==== MATERIALS PROVIDED
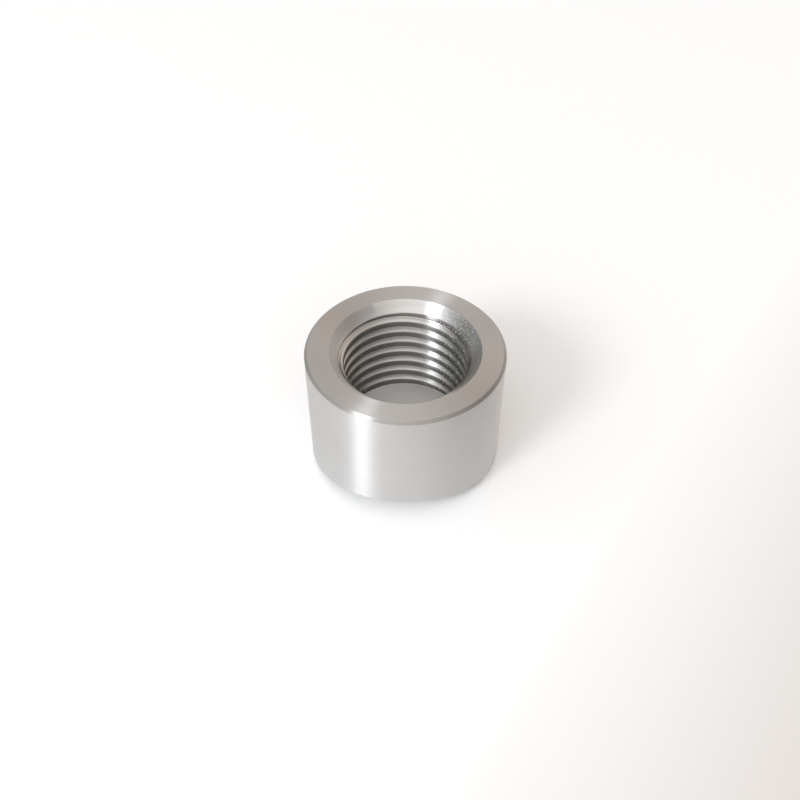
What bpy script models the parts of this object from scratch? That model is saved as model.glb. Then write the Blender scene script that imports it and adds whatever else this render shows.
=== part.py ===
# Weld-on bung for a small oxygen sensor
#
# One turned steel ring: a tapped bore, a countersunk mouth inside the flat face that takes
# the sensor's gasket, and a foot coped to sit on a round exhaust pipe.
#
# The origin is the centre of the foot, on the level of its two lowest points. +Z points up
# out of the mouth, and the pipe that the foot fits lies along Y. Sizes are in metres.

import math

import bmesh
import bpy
from mathutils import Matrix

# Driving sizes
body_height = 0.0120             # top face down to the tips of the foot
wall_thickness = 0.0029          # thread root out to the turned outside
rim_chamfer = 0.00025            # outer edge of the top face
countersink_width = 0.00075      # how far the mouth opens past the thread root, on radius
countersink_angle = math.radians(90.0)
lead_in_width = 0.00008          # the same under the foot, where the cope is highest
lead_in_angle = math.radians(90.0)
pipe_diameter = 0.0508           # outside of the exhaust pipe under the foot

# Thread, right-handed. Its crests are what the tapping drill left.
thread_major_diameter = 0.0120
tapping_drill_diameter = 0.0110
thread_pitch = 0.00125
thread_angle = math.radians(60.0)
thread_start_angle = math.radians(146.0)    # from +X to where the root meets the top face

# How finely round forms are cut into facets
body_segments = 128
pipe_segments = 256
thread_segments = 72             # for each turn

# Room for the cutting tools
pilot_allowance = 0.0005         # the blank's bore is this much under the crests, on radius
cut_overrun = 0.0010             # every cutter passes its surface by this

# What follows from those sizes
thread_major_radius = thread_major_diameter / 2.0
thread_minor_radius = tapping_drill_diameter / 2.0
thread_flank_rise = (thread_major_radius - thread_minor_radius) * math.tan(thread_angle / 2.0)
thread_root_flat = thread_pitch / 8.0
thread_crest_flat = thread_pitch - thread_root_flat - 2.0 * thread_flank_rise
body_radius = thread_major_radius + wall_thickness
mouth_radius = thread_major_radius + countersink_width
pilot_radius = thread_minor_radius - pilot_allowance
pipe_radius = pipe_diameter / 2.0
pipe_axis_height = -math.sqrt(pipe_radius ** 2 - body_radius ** 2)
crown_height = pipe_axis_height + pipe_radius

# Bare turned steel
steel_colour = (0.56, 0.55, 0.53, 1.0)
steel_metallic = 1.0
steel_roughness = 0.38
facet_smoothing_angle = math.radians(25.0)


def clear_scene():
    """Remove the objects that a new file starts with."""
    for existing in list(bpy.data.objects):
        bpy.data.objects.remove(existing, do_unlink=True)


def steel():
    """Bare machined steel, satin from the turning tool."""
    material = bpy.data.materials.new("turned_steel")
    material.use_nodes = True
    shader = material.node_tree.nodes["Principled BSDF"]
    shader.inputs["Base Color"].default_value = steel_colour
    shader.inputs["Metallic"].default_value = steel_metallic
    shader.inputs["Roughness"].default_value = steel_roughness
    material.diffuse_color = steel_colour
    return material


def add_object(name, mesh_builder):
    """Put the bmesh that a builder made into the scene as one named object."""
    bmesh.ops.recalc_face_normals(mesh_builder, faces=mesh_builder.faces)
    mesh = bpy.data.meshes.new(name)
    mesh_builder.to_mesh(mesh)
    mesh_builder.free()
    made = bpy.data.objects.new(name, mesh)
    bpy.context.scene.collection.objects.link(made)
    return made


def turned_ring(name, outline, segments):
    """Revolve a closed outline of (radius, height) points about Z."""
    builder = bmesh.new()
    corners = [builder.verts.new((radius, 0.0, height)) for radius, height in outline]
    count = len(corners)
    edges = [builder.edges.new((corners[i], corners[(i + 1) % count])) for i in range(count)]
    bmesh.ops.spin(
        builder,
        geom=corners + edges,
        axis=(0.0, 0.0, 1.0),
        cent=(0.0, 0.0, 0.0),
        angle=math.tau,
        steps=segments,
        use_merge=True,
    )
    return add_object(name, builder)


def blank():
    """The ring as it leaves the lathe: faced, chamfered, bored and countersunk."""
    countersink_slope = math.tan(countersink_angle / 2.0)
    countersink_floor = body_height - (mouth_radius - pilot_radius) / countersink_slope
    outline = [
        (body_radius - rim_chamfer, body_height),
        (body_radius, body_height - rim_chamfer),
        (body_radius, -cut_overrun),
        (pilot_radius, -cut_overrun),
        (pilot_radius, countersink_floor),
        (mouth_radius, body_height),
    ]
    return turned_ring("weld_bung", outline, body_segments)


def pipe_cutter():
    """The round pipe that the foot is coped to, lying along Y."""
    builder = bmesh.new()
    bmesh.ops.create_cone(
        builder,
        cap_ends=True,
        segments=pipe_segments,
        radius1=pipe_radius,
        radius2=pipe_radius,
        depth=2.0 * (body_radius + cut_overrun),
        matrix=Matrix.Translation((0.0, 0.0, pipe_axis_height)) @ Matrix.Rotation(math.pi / 2.0, 4, "X"),
    )
    return add_object("pipe_cutter", builder)


def lead_in_cutter():
    """A cone from below that opens the thread where it leaves the crown of the cope."""
    slope = math.tan(lead_in_angle / 2.0)
    crown_radius = thread_major_radius + lead_in_width
    foot_radius = crown_radius + (crown_height + cut_overrun) * slope
    cone_height = foot_radius / slope
    builder = bmesh.new()
    bmesh.ops.create_cone(
        builder,
        cap_ends=True,
        segments=body_segments,
        radius1=foot_radius,
        radius2=0.0,
        depth=cone_height,
        matrix=Matrix.Translation((0.0, 0.0, cone_height / 2.0 - cut_overrun)),
    )
    bmesh.ops.remove_doubles(builder, verts=builder.verts, dist=1e-7)
    return add_object("lead_in_cutter", builder)


def thread_tap():
    """The solid that a tap sweeps: one pitch of profile wound up a right-hand helix.

    The upper edge of each turn is the lower edge of the next, so the sides are one closed
    skin, and a fan to a point on the axis closes each end beyond the ring.
    """
    section = [
        (thread_minor_radius, 0.0),
        (thread_minor_radius, thread_crest_flat),
        (thread_major_radius, thread_crest_flat + thread_flank_rise),
        (thread_major_radius, thread_crest_flat + thread_flank_rise + thread_root_flat),
    ]
    root_middle = thread_crest_flat + thread_flank_rise + thread_root_flat / 2.0
    turns_down = math.ceil((body_height + cut_overrun + root_middle) / thread_pitch) + 1
    turns_up = math.ceil((cut_overrun + root_middle) / thread_pitch) + 1
    start_height = body_height - root_middle - turns_down * thread_pitch
    columns = (turns_down + turns_up) * thread_segments

    builder = bmesh.new()

    def point(column, radius, rise):
        angle = thread_start_angle + math.tau * column / thread_segments
        height = start_height + thread_pitch * column / thread_segments + rise
        return builder.verts.new((radius * math.cos(angle), radius * math.sin(angle), height))

    rows = [[point(column, radius, rise) for column in range(columns + 1)] for radius, rise in section]
    last_turn = range(columns + 1, columns + thread_segments + 1)
    rows[0].extend(point(column, *section[0]) for column in last_turn)
    rows.append(rows[0][thread_segments:])

    for lower, upper in zip(rows[:-1], rows[1:]):
        for column in range(columns):
            builder.faces.new((lower[column], lower[column + 1], upper[column + 1], upper[column]))

    end_rise = 2.0 * thread_pitch
    low_point = builder.verts.new((0.0, 0.0, start_height - end_rise))
    low_rim = rows[0][: thread_segments + 1] + [row[0] for row in reversed(rows[1:-1])]
    for i in range(len(low_rim)):
        builder.faces.new((low_rim[i], low_rim[(i + 1) % len(low_rim)], low_point))

    top_height = start_height + thread_pitch * columns / thread_segments
    high_point = builder.verts.new((0.0, 0.0, top_height + end_rise))
    high_rim = rows[0][columns:] + [row[columns] for row in reversed(rows[1:-1])]
    for i in range(len(high_rim)):
        builder.faces.new((high_rim[i], high_rim[(i + 1) % len(high_rim)], high_point))

    bmesh.ops.triangulate(builder, faces=builder.faces)
    return add_object("thread_tap", builder)


def cut(body, cutters):
    """Take the cutters' solids out of the body in one cut and keep them out of the model."""
    tools = bpy.data.collections.new("cutting_tools")
    bpy.context.scene.collection.children.link(tools)
    for cutter in cutters:
        bpy.context.scene.collection.objects.unlink(cutter)
        tools.objects.link(cutter)
        cutter.hide_render = True
        cutter.display_type = "WIRE"
    modifier = body.modifiers.new("coped_and_tapped", "BOOLEAN")
    modifier.operation = "DIFFERENCE"
    modifier.solver = "EXACT"
    modifier.operand_type = "COLLECTION"
    modifier.collection = tools


def weld_bung():
    """The finished ring: turned, coped, eased underneath and tapped."""
    body = blank()
    cut(body, [pipe_cutter(), lead_in_cutter(), thread_tap()])
    body.data.materials.append(steel())
    body.data.shade_smooth()
    body.data.set_sharp_from_angle(angle=facet_smoothing_angle)
    return body


clear_scene()
weld_bung()
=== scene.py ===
import math

import bpy
from mathutils import Matrix, Vector


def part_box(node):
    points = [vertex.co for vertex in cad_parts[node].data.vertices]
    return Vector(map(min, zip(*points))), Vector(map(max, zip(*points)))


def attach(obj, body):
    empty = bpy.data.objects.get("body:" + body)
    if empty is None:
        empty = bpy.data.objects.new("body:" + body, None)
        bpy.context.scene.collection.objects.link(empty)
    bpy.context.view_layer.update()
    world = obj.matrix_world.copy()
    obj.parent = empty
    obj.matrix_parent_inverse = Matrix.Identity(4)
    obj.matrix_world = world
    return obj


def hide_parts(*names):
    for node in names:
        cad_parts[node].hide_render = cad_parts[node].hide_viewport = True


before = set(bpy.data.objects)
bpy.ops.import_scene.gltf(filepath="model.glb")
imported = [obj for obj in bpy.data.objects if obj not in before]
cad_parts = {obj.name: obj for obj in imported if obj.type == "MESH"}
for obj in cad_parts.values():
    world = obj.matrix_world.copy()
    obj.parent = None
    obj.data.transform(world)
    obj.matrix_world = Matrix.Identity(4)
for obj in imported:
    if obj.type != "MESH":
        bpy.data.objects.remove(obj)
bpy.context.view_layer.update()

# Sizes of the bung, in metres, as the solid under it has them
foot_corner, top_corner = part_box("weld_bung")
body_radius = top_corner.x
body_height = top_corner.z
rim_chamfer = 0.00025
countersink_width = 0.00075
countersink_slope = math.tan(math.radians(45.0))
lead_in_width = 0.00008
lead_in_slope = math.tan(math.radians(45.0))
pipe_radius = 0.0254
thread_major_radius = 0.0060
thread_minor_radius = 0.0055
thread_pitch = 0.00125
thread_flank_slope = math.tan(math.radians(30.0))
thread_root_share = 1.0 / 8.0    # the root's flat, as a share of the pitch
thread_start_angle = math.radians(146.0)    # from +X to where the root meets the top face
mouth_radius = thread_major_radius + countersink_width

# How softly the edges are broken
edge_break = 0.00004
thread_edge_break = 0.00007
lip_break = 0.00055              # where the countersink runs out into the thread
foot_margin = 0.00006            # the wall ends this far outside the thread's root
smoothing_angle = math.radians(35.0)

# How finely the surface is divided
columns = 288
rows_per_pitch = 26
merge_distance = 0.0000002

# The photograph's camera, found from the circles of the part
frame_pixels = 800.0
focal_pixels = 934.9
camera_elevation = math.radians(46.08)
camera_azimuth = math.radians(3.17)
camera_distance = 0.08674
target_right = -0.00047
target_height = body_height - 0.00651

# The key light, a round window. Its azimuth runs from the camera's side towards the left.
key_azimuth = math.radians(46.5)
key_elevation = math.radians(35.5)
key_distance = 1.2
key_width = 0.36
key_power = 4.7
key_colour = (0.94, 1.0, 1.06)

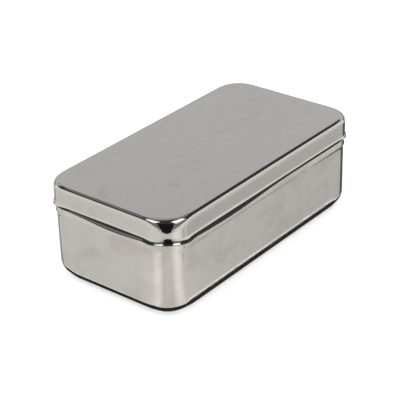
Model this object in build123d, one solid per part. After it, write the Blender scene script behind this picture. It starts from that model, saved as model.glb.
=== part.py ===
========
• **GIVEN TASK**
Repeat, word for word, only the lines from the line holding "cut(body, [pipe_cutter(), lead_in_cutter(), thread_tap()])" through the line holding "obj.matrix_parent_inverse = Matrix.Identity(4)", with both of those lines included.

• **FULL ANSWER**
    cut(body, [pipe_cutter(), lead_in_cutter(), thread_tap()])
    body.data.materials.append(steel())
    body.data.shade_smooth()
    body.data.set_sharp_from_angle(angle=facet_smoothing_angle)
    return body


clear_scene()
weld_bung()
=== scene.py ===
import math

import bpy
from mathutils import Matrix, Vector


def part_box(node):
    points = [vertex.co for vertex in cad_parts[node].data.vertices]
    return Vector(map(min, zip(*points))), Vector(map(max, zip(*points)))


def attach(obj, body):
    empty = bpy.data.objects.get("body:" + body)
    if empty is None:
        empty = bpy.data.objects.new("body:" + body, None)
        bpy.context.scene.collection.objects.link(empty)
    bpy.context.view_layer.update()
    world = obj.matrix_world.copy()
    obj.parent = empty
    obj.matrix_parent_inverse = Matrix.Identity(4)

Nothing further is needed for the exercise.